> **INSTRUCTION**:
Reproduce the material exactly, omitting nothing.

.....

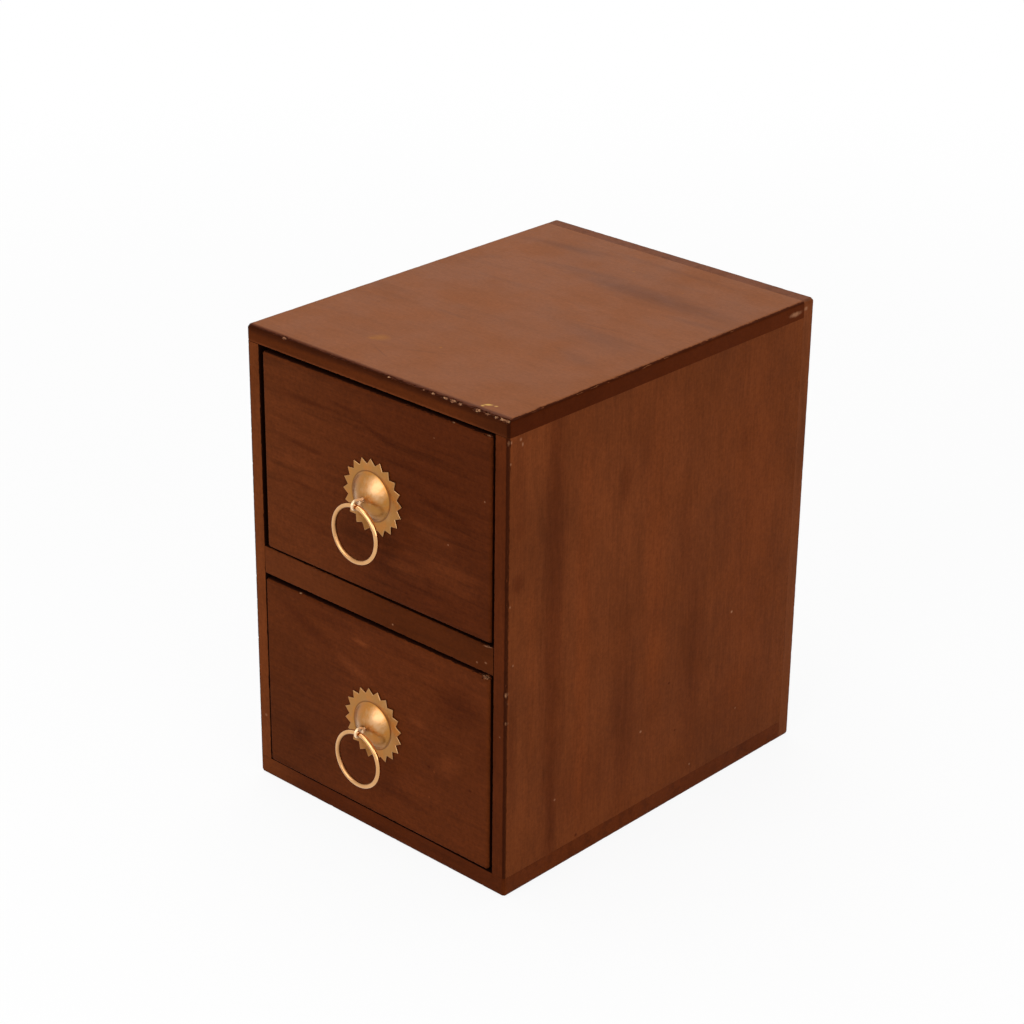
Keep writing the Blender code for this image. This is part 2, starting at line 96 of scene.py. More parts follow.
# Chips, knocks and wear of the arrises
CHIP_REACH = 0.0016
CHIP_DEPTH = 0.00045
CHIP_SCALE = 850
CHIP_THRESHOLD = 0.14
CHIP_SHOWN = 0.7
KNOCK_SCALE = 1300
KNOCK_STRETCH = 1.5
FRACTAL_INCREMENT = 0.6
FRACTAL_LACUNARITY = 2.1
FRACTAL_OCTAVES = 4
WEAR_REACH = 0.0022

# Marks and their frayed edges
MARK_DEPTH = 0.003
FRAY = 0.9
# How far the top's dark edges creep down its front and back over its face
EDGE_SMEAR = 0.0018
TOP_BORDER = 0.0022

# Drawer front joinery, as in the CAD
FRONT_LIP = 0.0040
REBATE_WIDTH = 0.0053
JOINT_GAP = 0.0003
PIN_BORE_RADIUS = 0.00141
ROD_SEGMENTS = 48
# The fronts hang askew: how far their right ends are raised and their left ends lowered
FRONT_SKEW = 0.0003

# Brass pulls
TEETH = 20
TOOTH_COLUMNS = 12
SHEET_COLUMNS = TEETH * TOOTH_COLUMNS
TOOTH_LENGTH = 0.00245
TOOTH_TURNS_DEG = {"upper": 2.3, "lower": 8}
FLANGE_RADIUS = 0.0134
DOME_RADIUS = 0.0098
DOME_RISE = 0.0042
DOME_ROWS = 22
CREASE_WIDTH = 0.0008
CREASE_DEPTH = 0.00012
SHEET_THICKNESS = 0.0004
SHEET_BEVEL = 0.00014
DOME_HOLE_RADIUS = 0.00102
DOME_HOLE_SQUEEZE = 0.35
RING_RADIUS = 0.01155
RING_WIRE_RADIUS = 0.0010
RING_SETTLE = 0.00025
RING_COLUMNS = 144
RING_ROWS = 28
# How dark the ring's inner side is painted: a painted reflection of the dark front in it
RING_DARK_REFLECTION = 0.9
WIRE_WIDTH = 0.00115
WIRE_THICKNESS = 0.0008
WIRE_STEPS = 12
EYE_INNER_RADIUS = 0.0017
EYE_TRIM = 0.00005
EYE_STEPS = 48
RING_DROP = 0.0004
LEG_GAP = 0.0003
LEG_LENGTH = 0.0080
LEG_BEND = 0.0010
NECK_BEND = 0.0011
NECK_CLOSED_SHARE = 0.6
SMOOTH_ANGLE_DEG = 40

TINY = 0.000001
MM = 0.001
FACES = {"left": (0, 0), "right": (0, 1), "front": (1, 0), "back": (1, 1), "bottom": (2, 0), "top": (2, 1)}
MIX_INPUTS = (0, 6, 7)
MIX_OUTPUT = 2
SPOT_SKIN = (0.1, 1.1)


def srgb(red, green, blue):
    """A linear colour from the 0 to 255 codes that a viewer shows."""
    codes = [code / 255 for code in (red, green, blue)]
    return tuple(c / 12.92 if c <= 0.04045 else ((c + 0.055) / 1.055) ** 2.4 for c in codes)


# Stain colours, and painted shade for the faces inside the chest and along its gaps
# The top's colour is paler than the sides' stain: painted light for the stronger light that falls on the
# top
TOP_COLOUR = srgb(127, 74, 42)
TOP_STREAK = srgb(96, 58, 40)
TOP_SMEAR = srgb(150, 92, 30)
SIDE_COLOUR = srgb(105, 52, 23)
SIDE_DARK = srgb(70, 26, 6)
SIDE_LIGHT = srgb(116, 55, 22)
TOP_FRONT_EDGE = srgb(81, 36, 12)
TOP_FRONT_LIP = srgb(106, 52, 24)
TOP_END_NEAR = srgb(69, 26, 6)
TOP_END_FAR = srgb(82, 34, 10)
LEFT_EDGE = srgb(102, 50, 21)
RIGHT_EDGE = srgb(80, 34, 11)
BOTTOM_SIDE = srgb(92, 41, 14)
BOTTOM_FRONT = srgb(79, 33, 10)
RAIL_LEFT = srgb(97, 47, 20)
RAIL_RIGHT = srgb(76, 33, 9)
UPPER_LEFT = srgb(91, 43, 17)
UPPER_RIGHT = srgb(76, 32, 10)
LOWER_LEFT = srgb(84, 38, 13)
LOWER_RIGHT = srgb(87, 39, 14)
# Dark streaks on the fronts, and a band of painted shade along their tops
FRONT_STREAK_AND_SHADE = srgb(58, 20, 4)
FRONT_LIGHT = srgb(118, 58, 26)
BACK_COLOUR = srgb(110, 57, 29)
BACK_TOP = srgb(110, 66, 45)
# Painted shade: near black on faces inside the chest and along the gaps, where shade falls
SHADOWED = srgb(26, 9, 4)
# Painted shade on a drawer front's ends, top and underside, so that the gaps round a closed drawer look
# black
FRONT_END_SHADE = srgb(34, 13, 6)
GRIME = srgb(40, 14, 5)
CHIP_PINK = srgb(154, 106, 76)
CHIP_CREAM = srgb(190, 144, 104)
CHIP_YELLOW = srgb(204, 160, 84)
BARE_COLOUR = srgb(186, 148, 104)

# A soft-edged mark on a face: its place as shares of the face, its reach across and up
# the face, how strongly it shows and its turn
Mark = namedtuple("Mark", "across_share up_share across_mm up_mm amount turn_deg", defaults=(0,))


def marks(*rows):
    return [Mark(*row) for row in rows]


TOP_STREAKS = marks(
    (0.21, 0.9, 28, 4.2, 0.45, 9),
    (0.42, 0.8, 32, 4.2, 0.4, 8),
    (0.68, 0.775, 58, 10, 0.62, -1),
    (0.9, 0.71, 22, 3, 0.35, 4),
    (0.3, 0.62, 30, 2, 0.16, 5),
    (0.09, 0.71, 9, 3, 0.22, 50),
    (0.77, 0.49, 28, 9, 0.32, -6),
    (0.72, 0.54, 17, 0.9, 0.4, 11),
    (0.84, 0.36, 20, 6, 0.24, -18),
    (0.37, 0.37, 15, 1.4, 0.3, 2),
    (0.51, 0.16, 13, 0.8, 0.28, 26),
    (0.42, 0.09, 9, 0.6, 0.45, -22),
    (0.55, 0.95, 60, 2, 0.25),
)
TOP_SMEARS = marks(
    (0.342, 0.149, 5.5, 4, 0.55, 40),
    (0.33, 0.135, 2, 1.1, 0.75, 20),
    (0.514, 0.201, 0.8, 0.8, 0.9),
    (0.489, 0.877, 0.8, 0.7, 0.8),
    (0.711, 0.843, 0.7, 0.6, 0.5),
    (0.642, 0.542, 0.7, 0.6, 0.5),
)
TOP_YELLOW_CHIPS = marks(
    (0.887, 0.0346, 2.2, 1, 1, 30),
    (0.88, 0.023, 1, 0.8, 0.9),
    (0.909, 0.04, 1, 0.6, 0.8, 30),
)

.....

> **CORRECT ANSWER**:
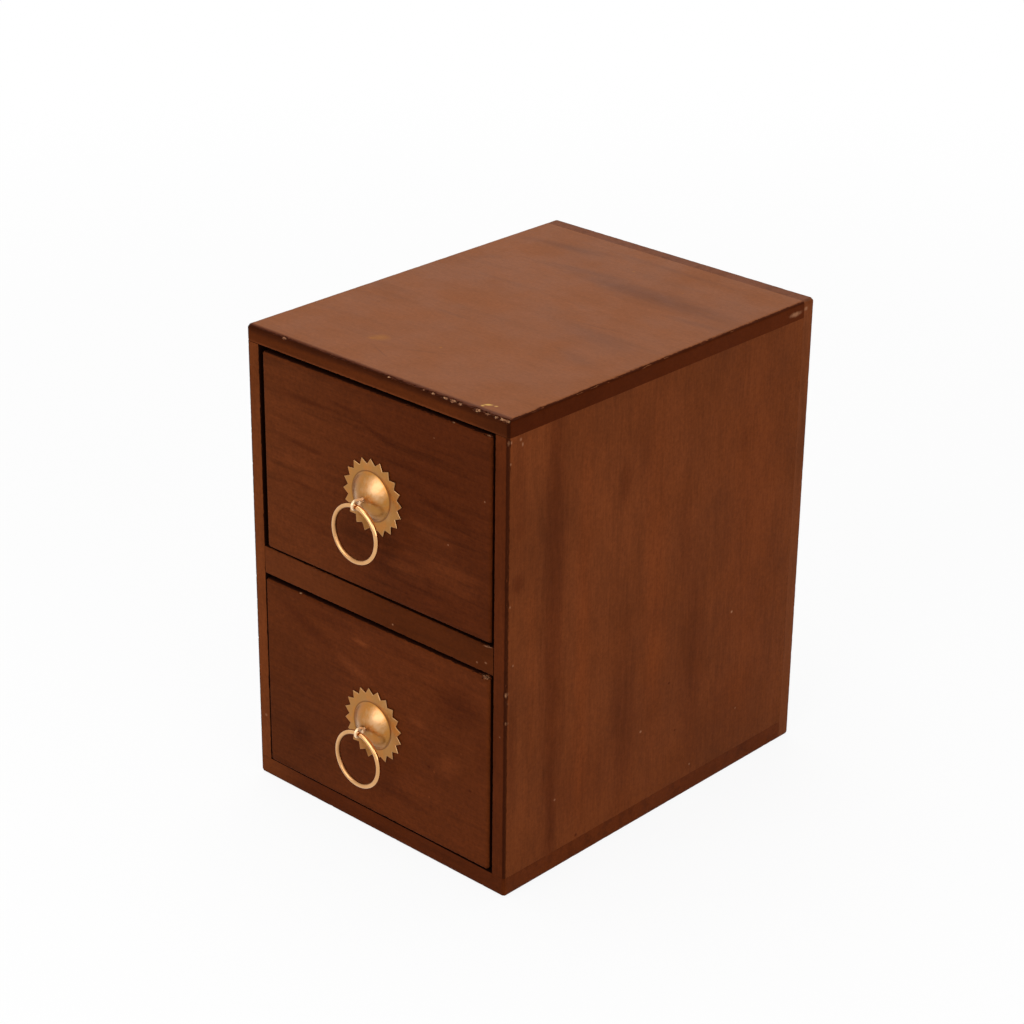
Keep writing the Blender code for this image. This is part 2, starting at line 96 of scene.py. More parts follow.
# Chips, knocks and wear of the arrises
CHIP_REACH = 0.0016
CHIP_DEPTH = 0.00045
CHIP_SCALE = 850
CHIP_THRESHOLD = 0.14
CHIP_SHOWN = 0.7
KNOCK_SCALE = 1300
KNOCK_STRETCH = 1.5
FRACTAL_INCREMENT = 0.6
FRACTAL_LACUNARITY = 2.1
FRACTAL_OCTAVES = 4
WEAR_REACH = 0.0022

# Marks and their frayed edges
MARK_DEPTH = 0.003
FRAY = 0.9
# How far the top's dark edges creep down its front and back over its face
EDGE_SMEAR = 0.0018
TOP_BORDER = 0.0022

# Drawer front joinery, as in the CAD
FRONT_LIP = 0.0040
REBATE_WIDTH = 0.0053
JOINT_GAP = 0.0003
PIN_BORE_RADIUS = 0.00141
ROD_SEGMENTS = 48
# The fronts hang askew: how far their right ends are raised and their left ends lowered
FRONT_SKEW = 0.0003

# Brass pulls
TEETH = 20
TOOTH_COLUMNS = 12
SHEET_COLUMNS = TEETH * TOOTH_COLUMNS
TOOTH_LENGTH = 0.00245
TOOTH_TURNS_DEG = {"upper": 2.3, "lower": 8}
FLANGE_RADIUS = 0.0134
DOME_RADIUS = 0.0098
DOME_RISE = 0.0042
DOME_ROWS = 22
CREASE_WIDTH = 0.0008
CREASE_DEPTH = 0.00012
SHEET_THICKNESS = 0.0004
SHEET_BEVEL = 0.00014
DOME_HOLE_RADIUS = 0.00102
DOME_HOLE_SQUEEZE = 0.35
RING_RADIUS = 0.01155
RING_WIRE_RADIUS = 0.0010
RING_SETTLE = 0.00025
RING_COLUMNS = 144
RING_ROWS = 28
# How dark the ring's inner side is painted: a painted reflection of the dark front in it
RING_DARK_REFLECTION = 0.9
WIRE_WIDTH = 0.00115
WIRE_THICKNESS = 0.0008
WIRE_STEPS = 12
EYE_INNER_RADIUS = 0.0017
EYE_TRIM = 0.00005
EYE_STEPS = 48
RING_DROP = 0.0004
LEG_GAP = 0.0003
LEG_LENGTH = 0.0080
LEG_BEND = 0.0010
NECK_BEND = 0.0011
NECK_CLOSED_SHARE = 0.6
SMOOTH_ANGLE_DEG = 40

TINY = 0.000001
MM = 0.001
FACES = {"left": (0, 0), "right": (0, 1), "front": (1, 0), "back": (1, 1), "bottom": (2, 0), "top": (2, 1)}
MIX_INPUTS = (0, 6, 7)
MIX_OUTPUT = 2
SPOT_SKIN = (0.1, 1.1)


def srgb(red, green, blue):
    """A linear colour from the 0 to 255 codes that a viewer shows."""
    codes = [code / 255 for code in (red, green, blue)]
    return tuple(c / 12.92 if c <= 0.04045 else ((c + 0.055) / 1.055) ** 2.4 for c in codes)


# Stain colours, and painted shade for the faces inside the chest and along its gaps
# The top's colour is paler than the sides' stain: painted light for the stronger light that falls on the
# top
TOP_COLOUR = srgb(127, 74, 42)
TOP_STREAK = srgb(96, 58, 40)
TOP_SMEAR = srgb(150, 92, 30)
SIDE_COLOUR = srgb(105, 52, 23)
SIDE_DARK = srgb(70, 26, 6)
SIDE_LIGHT = srgb(116, 55, 22)
TOP_FRONT_EDGE = srgb(81, 36, 12)
TOP_FRONT_LIP = srgb(106, 52, 24)
TOP_END_NEAR = srgb(69, 26, 6)
TOP_END_FAR = srgb(82, 34, 10)
LEFT_EDGE = srgb(102, 50, 21)
RIGHT_EDGE = srgb(80, 34, 11)
BOTTOM_SIDE = srgb(92, 41, 14)
BOTTOM_FRONT = srgb(79, 33, 10)
RAIL_LEFT = srgb(97, 47, 20)
RAIL_RIGHT = srgb(76, 33, 9)
UPPER_LEFT = srgb(91, 43, 17)
UPPER_RIGHT = srgb(76, 32, 10)
LOWER_LEFT = srgb(84, 38, 13)
LOWER_RIGHT = srgb(87, 39, 14)
# Dark streaks on the fronts, and a band of painted shade along their tops
FRONT_STREAK_AND_SHADE = srgb(58, 20, 4)
FRONT_LIGHT = srgb(118, 58, 26)
BACK_COLOUR = srgb(110, 57, 29)
BACK_TOP = srgb(110, 66, 45)
# Painted shade: near black on faces inside the chest and along the gaps, where shade falls
SHADOWED = srgb(26, 9, 4)
# Painted shade on a drawer front's ends, top and underside, so that the gaps round a closed drawer look
# black
FRONT_END_SHADE = srgb(34, 13, 6)
GRIME = srgb(40, 14, 5)
CHIP_PINK = srgb(154, 106, 76)
CHIP_CREAM = srgb(190, 144, 104)
CHIP_YELLOW = srgb(204, 160, 84)
BARE_COLOUR = srgb(186, 148, 104)

# A soft-edged mark on a face: its place as shares of the face, its reach across and up
# the face, how strongly it shows and its turn
Mark = namedtuple("Mark", "across_share up_share across_mm up_mm amount turn_deg", defaults=(0,))


def marks(*rows):
    return [Mark(*row) for row in rows]


TOP_STREAKS = marks(
    (0.21, 0.9, 28, 4.2, 0.45, 9),
    (0.42, 0.8, 32, 4.2, 0.4, 8),
    (0.68, 0.775, 58, 10, 0.62, -1),
    (0.9, 0.71, 22, 3, 0.35, 4),
    (0.3, 0.62, 30, 2, 0.16, 5),
    (0.09, 0.71, 9, 3, 0.22, 50),
    (0.77, 0.49, 28, 9, 0.32, -6),
    (0.72, 0.54, 17, 0.9, 0.4, 11),
    (0.84, 0.36, 20, 6, 0.24, -18),
    (0.37, 0.37, 15, 1.4, 0.3, 2),
    (0.51, 0.16, 13, 0.8, 0.28, 26),
    (0.42, 0.09, 9, 0.6, 0.45, -22),
    (0.55, 0.95, 60, 2, 0.25),
)
TOP_SMEARS = marks(
    (0.342, 0.149, 5.5, 4, 0.55, 40),
    (0.33, 0.135, 2, 1.1, 0.75, 20),
    (0.514, 0.201, 0.8, 0.8, 0.9),
    (0.489, 0.877, 0.8, 0.7, 0.8),
    (0.711, 0.843, 0.7, 0.6, 0.5),
    (0.642, 0.542, 0.7, 0.6, 0.5),
)
TOP_YELLOW_CHIPS = marks(
    (0.887, 0.0346, 2.2, 1, 1, 30),
    (0.88, 0.023, 1, 0.8, 0.9),
    (0.909, 0.04, 1, 0.6, 0.8, 30),
)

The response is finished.